Things to look for, or ask your provider about:

  • Encryption. Backup data must be encrypted in transit and at rest. If a backup destination is compromised, encrypted data is materially harder to misuse.
  • Independent storage. The backup destination should be isolated from the production systems holding the personal data. A compromise of production should not reach the backup.
  • Documented retention. Retention periods should be defined and documented. Personal data should not be kept indefinitely — that creates its own PDPA issue.
  • Monitored backup jobs. Backups that silently fail are not a defensible measure. Daily monitoring with failure response should be in place.
  • Tested recovery. Recovery should be exercised periodically. A backup that has never been tested is a hope, not a control.
  • Access control. Access to backup data should be controlled and logged.
  • Cross-border considerations. Where backup data is stored and how it is transferred matters under the Transfer Limitation Obligation. The destination's jurisdiction should be known.

Personal data in M365 and Google Workspace

A common surprise: a substantial volume of personal data sits in Microsoft 365 and Google Workspace by default. Outlook and Gmail hold customer and contact email. SharePoint, OneDrive, and Drive hold HR files, CVs, contracts. Teams holds project-related personal data.

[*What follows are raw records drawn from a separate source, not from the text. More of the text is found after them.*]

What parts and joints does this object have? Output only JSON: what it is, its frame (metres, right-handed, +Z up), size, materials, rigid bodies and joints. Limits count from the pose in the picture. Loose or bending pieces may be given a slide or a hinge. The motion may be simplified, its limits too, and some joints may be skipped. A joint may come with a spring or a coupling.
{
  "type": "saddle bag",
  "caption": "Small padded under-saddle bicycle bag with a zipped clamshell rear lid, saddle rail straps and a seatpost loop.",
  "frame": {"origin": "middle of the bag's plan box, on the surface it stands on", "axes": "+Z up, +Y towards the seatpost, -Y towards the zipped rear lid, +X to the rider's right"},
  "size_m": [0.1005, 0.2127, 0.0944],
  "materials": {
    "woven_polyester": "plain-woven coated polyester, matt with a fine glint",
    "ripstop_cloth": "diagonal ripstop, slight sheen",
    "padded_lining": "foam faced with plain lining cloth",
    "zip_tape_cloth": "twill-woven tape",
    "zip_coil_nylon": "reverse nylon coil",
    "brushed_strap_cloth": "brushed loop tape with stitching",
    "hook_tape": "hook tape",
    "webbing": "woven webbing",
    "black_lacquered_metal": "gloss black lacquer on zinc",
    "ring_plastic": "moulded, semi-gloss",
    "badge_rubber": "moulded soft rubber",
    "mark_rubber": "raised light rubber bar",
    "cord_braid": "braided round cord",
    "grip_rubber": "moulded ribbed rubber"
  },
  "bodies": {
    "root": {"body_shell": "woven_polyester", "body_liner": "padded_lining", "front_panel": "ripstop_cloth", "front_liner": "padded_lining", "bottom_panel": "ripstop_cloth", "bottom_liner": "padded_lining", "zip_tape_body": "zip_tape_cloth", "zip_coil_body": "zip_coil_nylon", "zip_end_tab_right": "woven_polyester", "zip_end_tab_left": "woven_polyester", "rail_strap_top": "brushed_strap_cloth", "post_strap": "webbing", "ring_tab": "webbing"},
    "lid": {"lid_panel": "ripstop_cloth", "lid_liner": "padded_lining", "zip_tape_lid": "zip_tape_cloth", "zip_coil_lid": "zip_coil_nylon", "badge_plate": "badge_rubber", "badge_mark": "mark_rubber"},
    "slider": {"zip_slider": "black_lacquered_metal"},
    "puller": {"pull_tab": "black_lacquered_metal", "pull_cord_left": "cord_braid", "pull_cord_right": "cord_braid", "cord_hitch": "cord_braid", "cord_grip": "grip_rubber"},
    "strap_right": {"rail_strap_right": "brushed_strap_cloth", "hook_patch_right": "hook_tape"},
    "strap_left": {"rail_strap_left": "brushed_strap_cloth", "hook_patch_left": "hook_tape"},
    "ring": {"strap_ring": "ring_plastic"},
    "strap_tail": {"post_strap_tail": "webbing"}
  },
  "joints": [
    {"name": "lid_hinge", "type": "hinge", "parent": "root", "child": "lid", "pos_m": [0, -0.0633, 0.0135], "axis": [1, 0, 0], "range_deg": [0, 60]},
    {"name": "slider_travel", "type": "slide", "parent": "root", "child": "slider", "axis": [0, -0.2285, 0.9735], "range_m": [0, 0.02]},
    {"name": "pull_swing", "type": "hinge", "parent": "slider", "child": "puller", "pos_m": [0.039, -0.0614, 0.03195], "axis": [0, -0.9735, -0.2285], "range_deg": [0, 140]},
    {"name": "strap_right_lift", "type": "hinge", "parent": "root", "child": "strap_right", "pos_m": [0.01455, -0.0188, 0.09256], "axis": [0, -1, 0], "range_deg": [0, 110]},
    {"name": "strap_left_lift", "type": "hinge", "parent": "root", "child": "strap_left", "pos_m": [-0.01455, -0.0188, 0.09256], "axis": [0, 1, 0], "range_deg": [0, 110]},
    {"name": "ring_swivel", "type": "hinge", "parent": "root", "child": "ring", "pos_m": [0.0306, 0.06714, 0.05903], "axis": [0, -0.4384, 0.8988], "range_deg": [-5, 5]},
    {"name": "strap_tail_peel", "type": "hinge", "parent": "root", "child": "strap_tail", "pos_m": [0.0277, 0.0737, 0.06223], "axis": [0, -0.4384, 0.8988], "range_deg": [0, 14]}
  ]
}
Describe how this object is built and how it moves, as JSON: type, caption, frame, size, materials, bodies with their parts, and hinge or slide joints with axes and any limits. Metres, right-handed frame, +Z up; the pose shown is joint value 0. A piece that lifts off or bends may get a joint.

Native retention in M365 and Workspace is not designed as a PDPA control. It is short, tenant-bound, and not isolated from the systems it protects. For PDPA purposes, a dedicated backup of M365 (see M365 backup) and Google Workspace (see Google Workspace backup) is the more defensible position.

What backup is not

Backup is one Protection Obligation control among many. It does not on its own address access control, encryption of live data, breach response, or staff training. A PDPA programme should cover all of these. But missing backup — or having backup that is unmonitored, unisolated, or untested — is one of the easier weaknesses for an investigation to identify and one of the harder ones to defend.

Talk to a backup specialist

Managed Backup Asia operates from Singapore and supports small businesses across Asia. If you would like to discuss your data protection needs, schedule a free 30-minute exploratory call.

FAQ

The PDPA does not name backup specifically. It requires reasonable security arrangements to prevent loss of personal data. For most organisations, given the realistic risk of accidental deletion, ransomware, and hardware failure, backup is one of the most direct ways to demonstrate that obligation has been met.
Long enough to recover from foreseeable risks, but no longer than reasonably required. Retention should be defined in policy and reviewed periodically. There is no fixed PDPA rule on backup retention — it depends on the data and the use case.
The Transfer Limitation Obligation requires comparable protection when personal data is transferred outside Singapore. Encryption of backup data plus appropriate contractual arrangements with the storage provider are common ways to demonstrate this. Specific situations should be reviewed with a lawyer.
No single control makes an organisation PDPA compliant. Backup is one of several controls. A managed backup that is encrypted, monitored, isolated, and documented is a strong control — but PDPA compliance also requires policies, access control, breach response, training, and more.